3D code data
-- Begin --

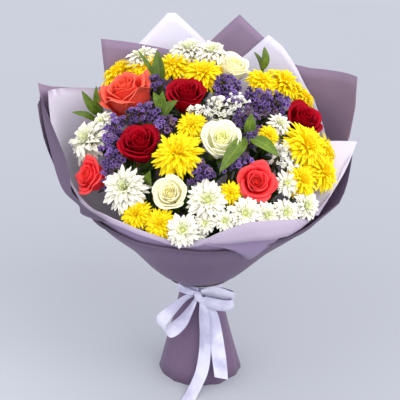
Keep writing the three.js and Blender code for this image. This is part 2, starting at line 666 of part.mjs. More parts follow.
/** One sheet of paper, from its foot to its top edge, turned out along the front edge by its lip. */
function paper({ shell, foot, top, lip }) {
  const corners = top.map(([angle]) => angle);
  const columns = [...corners];
  for (let a = Math.ceil(corners[0] / COLUMN_STEP) * COLUMN_STEP; a < corners.at(-1); a += COLUMN_STEP) {
    if (columns.every((c) => Math.abs(c - a) > 0.4 * COLUMN_STEP)) columns.push(a);
  }
  columns.sort((a, b) => a - b);
  const below = foot === 0 ? [0, WAIST_LOW] : [foot];
  const levels = [...below, ...BOWL_LEVELS];
  const turned = lip > 0 ? 2 : 0;
  const rows = levels.length - 1 + turned;
  const placeOf = (u, v) => {
    const column = u * (columns.length - 1);
    const c = Math.min(Math.floor(column), columns.length - 2);
    const angle = THREE.MathUtils.lerp(columns[c], columns[c + 1], column - c);
    const edge = atLevel(corners, top.map(([, height]) => height), angle);
    const row = v * rows;
    const r = Math.min(Math.floor(row), rows - 1);
    const level = (k) => Math.min(levels[Math.min(k, levels.length - 1)], edge);
    const height = THREE.MathUtils.lerp(level(r), level(r + 1), row - r);
    const inner = THREE.MathUtils.smoothstep(height, WAIST_HIGH, 200);
    const seam = THREE.MathUtils.smoothstep(Math.abs(angle - 270), 62, 84);
    const near = THREE.MathUtils.lerp(FRONT_SHELL, shell, seam);
    const own = shell === OUTER_SHELL ? THREE.MathUtils.lerp(shell, near, inner) : shell;
    const point = bowlPoint(angle, height, own);
    const past = Math.max(0, row - (levels.length - 1));
    const front = 1 - THREE.MathUtils.smoothstep(Math.abs(angle - 270), 48, 86);
    const roll = lip + (lip > WIDE_LIP ? WIDE_LIP : 0) * THREE.MathUtils.smoothstep(angle, 280, 315);
    const out = (roll * front * past) / 2;
    const plan = THREE.MathUtils.degToRad(angle);
    point.x += out * Math.cos(plan);
    point.y += out * Math.sin(plan);
    point.z += roll * front * (0.28 * past - 0.16 * past * past);
    return point;
  };
  const normalOf = (u, v) => {
    const angle = THREE.MathUtils.degToRad(columns[Math.round(u * (columns.length - 1))]);
    const flat = new THREE.Vector3(Math.cos(angle), Math.sin(angle), 0);
    if (foot === 0 && v === 0) return flat;
    const rise = placeOf(u, Math.min(1, v + 0.3 / rows)).sub(placeOf(u, Math.max(0, v - 0.3 / rows)));
    if (rise.length() < 1e-4) rise.set(0, 0, 1);
    const out = new THREE.Vector3(-Math.sin(angle), Math.cos(angle), 0).cross(rise.normalize());
    const turned = v * rows > levels.length - 1;
    return out.dot(flat) < 0 && !turned ? out.negate() : out;
  };
  return sheet(columns.length - 1, rows, PAPER, placeOf, normalOf);
}

function papers() {
  return PAPERS.map((paperOf) => node('paper_' + paperOf.name, solid(paper(paperOf)), paperOf.colour, 0.6));
}

/** The raffia wound round the stems at the binding point. */
function binding() {
  const inner = BUNDLE_RADIUS / Math.cos(Math.PI / 20);
  const outer = inner + BINDING_WALL;
  const [low, high] = [BINDING_HEIGHT - 6, BINDING_HEIGHT + 6];
  const profile = [[inner, low], [outer, low], [outer, high], [inner, high], [inner, low]];
  const ring = new THREE.LatheGeometry(profile.map(([r, z]) => new THREE.Vector2(r, z)), 20).rotateX(Math.PI / 2);
  return node('binding', solid(ring), 'raffia', 0.9);
}

/** A strip of ribbon along a path, its width lying along the given ways. */
function strip(points, ways, steps, width = RIBBON_WIDTH) {
  const path = new THREE.CatmullRomCurve3(points.map((p) => new THREE.Vector3(...p)));
  const turns = new THREE.CatmullRomCurve3(ways.map((p) => new THREE.Vector3(...p)));
  const placeOf = (u, v) => path.getPoint(u)
    .addScaledVector(turns.getPoint(u).normalize(), (v - 0.5) * width);
  return sheet(steps, 1, RIBBON, placeOf);
}

// The loops and tails of the bow: their middle line from the knot, and the way that their width lies.
const KNOT_HEIGHT = 119;
const RIBBON_STRIPS = [
  { width: 19, steps: 7,
    points: [[-7, -40, 120], [-20, -46, 121], [-40, -53, 113], [-53, -58, 98], [-50, -62, 85], [-38, -61, 79],
      [-20, -54, 92], [-7, -43, 112]],
    ways: [[0, 0, 1], [-0.1, -0.35, 0.93], [-0.1, -0.4, 0.9], [0.35, -0.55, 0.75], [0.75, -0.5, 0.45],
      [0.6, -0.6, 0.55], [0.3, -0.5, 0.8], [0, 0, 1]] },
  { width: 17, steps: 6,
    points: [[7, -40, 120], [22, -47, 121], [38, -52, 120], [44, -56, 116], [36, -58, 110], [18, -51, 110],
      [8, -43, 114]],
    ways: [[0, 0, 1], [0, -0.35, 0.93], [0.1, -0.4, 0.9], [0.3, -0.4, 0.85], [0.1, -0.4, 0.9], [0, -0.4, 0.9],
      [0, 0, 1]] },
  { width: 12, steps: 5,
    points: [[-5, -40, 124], [-18, -47, 136], [-31, -50, 142], [-33, -53, 136], [-19, -51, 131], [-6, -43, 123]],
    ways: [[0, -0.3, 1], [0.3, -0.4, 0.9], [0.5, -0.5, 0.7], [0.6, -0.5, 0.6], [0.4, -0.5, 0.8], [0, -0.3, 1]] },
  { width: 12, steps: 5,
    points: [[5, -40, 124], [20, -47, 134], [38, -51, 140], [43, -54, 134], [26, -53, 130], [7, -43, 123]],
    ways: [[0, -0.3, 1], [-0.3, -0.4, 0.9], [-0.4, -0.5, 0.8], [-0.4, -0.5, 0.8], [-0.3, -0.5, 0.8], [0, -0.3, 1]] },
  { width: 19, steps: 7,
    points: [[-3, -43, 112], [0, -47, 98], [3, -53, 74], [1, -61, 42], [-5, -67, 14], [-13, -78, 2.4], [-20, -110, 1]],
    ways: [[0.9, -0.4, 0], [0.85, -0.5, 0], [0.8, -0.55, 0], [0.85, -0.5, 0], [0.95, -0.3, 0.05], [0.97, -0.25, 0],
      [0.95, -0.25, 0]] },
  { width: 20, steps: 6,
    points: [[7, -42, 113], [10, -46, 100], [14, -50, 80], [20, -54, 59], [25, -59, 30], [27, -63, 12]],
    ways: [[1, 0, 0], [0.97, 0.15, 0], [0.96, 0.2, 0], [0.95, 0.25, 0], [0.95, 0.25, -0.1], [0.93, 0.2, -0.3]] },
];

/** The satin ribbon: a band round the waist, a knot at the front, two loops and two tails. */
function ribbon() {
  const papers = WAIST_RADIUS + OUTER_SHELL * SHELL_PITCH_LOW + PAPER / 2;
  const band = (papers + 2.8 * CLEARANCE) / Math.cos(Math.PI / 20);
  const low = WAIST_HIGH - 1 - RIBBON_WIDTH;
  const profile = [
    [band, low], [band + RIBBON, low], [band + RIBBON, low + RIBBON_WIDTH], [band, low + RIBBON_WIDTH], [band, low],
  ];
  const ring = new THREE.LatheGeometry(profile.map(([r, z]) => new THREE.Vector2(r, z)), 20).rotateX(Math.PI / 2);
  const knot = new THREE.SphereGeometry(1, 6, 4).scale(10, 7, 10).translate(0, -band - 6.5, KNOT_HEIGHT);
  const strips = RIBBON_STRIPS.map(({ width, steps, points, ways }) => strip(points, ways, steps, width));
  return node('ribbon', fuse([ring, knot, ...strips].map(solid)), 'satin', 0.35);
}

const stems = listStems();
const bouquet = new THREE.Group();
bouquet.add(
  ...roses(stems), ...chrysanthemums(stems), ...statice(stems), ...leafyStems(stems), ...papers(), binding(), ribbon());

export default bouquet;
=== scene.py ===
"""A hand-tied mixed bouquet, dressed: petals, florets, leaves, two-tone paper, raffia and a satin bow.

Lengths are in millimetres, as in the part's own source, and become metres when a mesh is finished.
+Z is up, +X is the right and -Y is the face of the bouquet.
"""

import logging
import math
import random
from bisect import bisect_left
from collections.abc import Callable, Sequence
from dataclasses import dataclass
from enum import Enum
from itertools import pairwise

import bmesh
import bpy
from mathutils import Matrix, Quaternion, Vector, noise


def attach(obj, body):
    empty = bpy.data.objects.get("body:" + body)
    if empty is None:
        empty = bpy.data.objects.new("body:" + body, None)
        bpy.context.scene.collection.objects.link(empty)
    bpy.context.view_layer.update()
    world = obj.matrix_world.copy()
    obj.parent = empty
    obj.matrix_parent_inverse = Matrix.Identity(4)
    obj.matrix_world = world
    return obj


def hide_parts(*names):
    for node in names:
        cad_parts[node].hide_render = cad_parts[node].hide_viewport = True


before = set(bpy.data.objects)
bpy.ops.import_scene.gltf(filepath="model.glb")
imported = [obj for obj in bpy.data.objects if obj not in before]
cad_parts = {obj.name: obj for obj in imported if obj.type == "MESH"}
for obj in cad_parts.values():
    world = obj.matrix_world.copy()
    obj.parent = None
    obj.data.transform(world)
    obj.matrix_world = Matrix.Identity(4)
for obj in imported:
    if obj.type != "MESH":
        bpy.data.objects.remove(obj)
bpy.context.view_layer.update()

log = logging.getLogger("bouquet")

# Corners closer than the seam are joined, and edges stay sharp above the sharp angle. Plan angles count
# from +X, so the face of the bouquet is at the front angle, in degrees.
MM = 0.001
SEAM = 1e-4
SHARP = math.radians(62)
TURN = 2 * math.pi
GOLDEN_ANGLE = math.pi * (3 - math.sqrt(5))
FRONT = 270
UP = Vector((0, 0, 1))
RIGHT = Vector((1, 0, 0))
DRESSED = "dressed_"

Point = tuple[float, float, float]
Colour = tuple[float, float, float]
Table = Sequence[tuple[float, float | Vector]]
Place = Callable[[float, float], Vector]
Material = bpy.types.Material


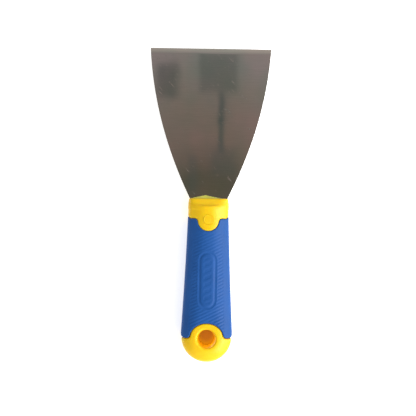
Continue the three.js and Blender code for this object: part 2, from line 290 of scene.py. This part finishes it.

-- End --

_TO DO_
Pull out all lines from the listing that contain the string "body".

_FULL SOLUTION_
def attach(obj, body):
    empty = bpy.data.objects.get("body:" + body)
        empty = bpy.data.objects.new("body:" + body, None)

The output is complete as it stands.